Cancellation of a few flights now and then is a great way to keep the fear and the belief alive, and also useful in distracting the public and television from topics considerably less favorable to the administration. And, yes, the Bush crowd IS cynical enough to use such tactics; the number and baldness of the lies to the public make that clear.

If the threats are real, why is it that only our intelligence services – their incompetence and willingness to be manipulated for the Bushies’ political ends now also proven – are turning up the threats. Recently cancelled flights have been those originating in England, Scotland and France, where intelligence services generally have been somewhat more reliable than ours. (The Brits on Iraq aside.) Yet reports on the supposed terrorist threat to the flights apparently have come from our people, not theirs – and on their turf.
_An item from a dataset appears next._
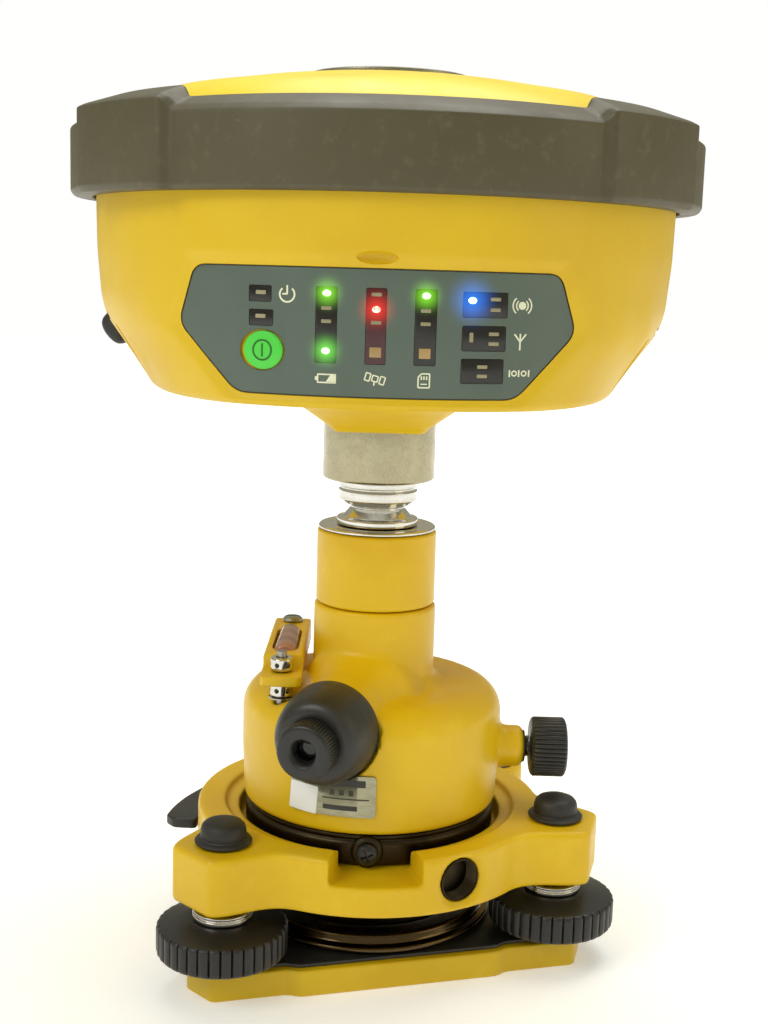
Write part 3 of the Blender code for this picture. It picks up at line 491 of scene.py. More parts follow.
def moulding(name, colour, deep, light, rough=0.42, grain=0.35, depth=0.012, scuffs=0.0):
    """Moulded plastic or rubber: fine spark grain, soft tone changes, and scuffs where handled."""
    made = Finish(name, colour, rough)
    made.tint(made.remap(made.noise(45.0), 0.35, 0.7), deep, 0.4)
    made.tint(made.remap(made.noise(3.5, 5.0, 0.65), 0.52, 0.8), light, 0.22)
    made.dull(made.remap(made.noise(18.0, 4.0), 0.4, 0.7), rough + 0.12)
    if scuffs:
        edge = made.edges(1.1)
        rubbed = made.math("MULTIPLY", edge, made.remap(made.noise(5.0, 4.0), 0.42, 0.72))
        made.tint(rubbed, light, 0.8 * scuffs)
        scratch = made.noise(1.0, 4.0, 0.6, stretch=(0.12, 0.12, 1.0), distortion=0.8)
        scratch = made.math("MULTIPLY", made.remap(scratch, 0.7, 0.76),
                            made.remap(made.noise(22.0), 0.5, 0.65))
        made.tint(scratch, light, 0.55 * scuffs)
        made.raise_by(scratch, 0.02, down=True)
    made.raise_by(made.noise(grain, 2.0), depth)
    return made.close()


def metal(name, colour, rough, streak=None, spread=0.12, depth=0.004, stain=None):
    """Turned or ground metal: fine streaks along one direction, smudges and hairline scratches."""
    made = Finish(name, colour, rough, 1.0)
    lines = made.noise(0.6, 3.0, 0.6, stretch=streak or (1.0, 1.0, 1.0))
    made.tint(made.remap(lines, 0.35, 0.75), tuple(c * 0.72 for c in colour), 0.5)
    if stain:
        made.tint(made.remap(made.noise(8.0, 4.0), 0.5, 0.75), stain, 0.5)
    made.dull(made.remap(made.noise(4.0, 4.0), 0.35, 0.75), rough + spread)
    made.raise_by(lines, depth)
    scratch = made.noise(2.2, 5.0, 0.75, distortion=1.2)
    made.raise_by(made.remap(scratch, 0.7, 0.74), 0.006, down=True)
    return made.close()


yellow_paint = paint("yellow_paint", (224, 186, 8), (204, 160, 2), (238, 208, 48))
plate_paint = paint("plate_paint", (214, 180, 16), (192, 152, 4), (232, 206, 56), 0.38)
# The housing and the dome are one yellow plastic in two copies: the housing's is darkened to paint the shade
# of the lower surfaces, and the dome's is lighter, painting the light on the top.
yellow_plastic = moulding("yellow_plastic", (214, 178, 5), (200, 158, 2), (226, 194, 30), 0.42, 0.45, 0.008)
dome_plastic_painted_light = moulding("dome_plastic_painted_light", (246, 216, 24), (236, 200, 10), (252, 228, 66), 0.36, 0.5, 0.008)
band_rubber = moulding("band_rubber", (78, 72, 48), (62, 56, 36), (128, 122, 92), 0.46, 0.4, 0.02, 1.0)
soft_rubber = moulding("soft_rubber", (36, 36, 35), (26, 26, 26), (74, 73, 70), 0.5, 0.3, 0.012, 0.8)
black_plastic = moulding("black_plastic", (34, 34, 33), (24, 24, 24), (66, 65, 62), 0.38, 0.3, 0.01, 0.7)
knob_plastic = moulding("knob_plastic", (30, 30, 30), (22, 22, 22), (70, 69, 66), 0.34, 0.25, 0.008, 1.0)
sleeve_black = moulding("sleeve_black", (44, 43, 40), (34, 33, 30), (76, 73, 62), 0.36, 0.3, 0.006, 0.5)
sheet_black = moulding("sheet_black", (40, 40, 38), (28, 28, 27), (80, 80, 74), 0.34, 0.8, 0.006, 0.8)
flange_dark = metal("flange_dark", (62, 54, 40), 0.34, (1.0, 1.0, 6.0), stain=(40, 36, 30))
ring_dark = metal("ring_dark", (92, 78, 54), 0.16, (1.0, 1.0, 8.0), stain=(48, 40, 30))
chrome = metal("chrome", (214, 212, 206), 0.1, (1.0, 1.0, 8.0), 0.08, 0.002)
steel = metal("steel", (172, 164, 136), 0.22, (6.0, 6.0, 0.5), 0.1, 0.003)
dull_steel = metal("dull_steel", (168, 166, 158), 0.32, (1.0, 1.0, 5.0))
brass = metal("brass", (196, 160, 84), 0.28, (1.0, 1.0, 6.0), stain=(120, 90, 46))
copper = metal("copper_sheet", (196, 122, 84), 0.34, (0.4, 4.0, 1.0), stain=(130, 74, 50))
cap_foil = metal("cap_foil", (150, 148, 134), 0.36, (1.0, 4.0, 1.0))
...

Certainly there is a genuine terrorist threat to this country. It is another tragic, terrifying fact. Almost as certainly, the posturing and measures touted by the Bush administration won’t prevent determined terrorists from hitting us again.

Are the threats to various specific airline flights real?

Damned if I know.

But the question and the answer matter, because if the threats are fake, demonstration of that would show the public the degree to which it is being manipulated and frightened for base political ends. If the threats are shown to be real, well score one for the Bush crowd and honor them for catching those threats and protecting the public.

Sadly, no news agency in the country will even hint that there might be a question.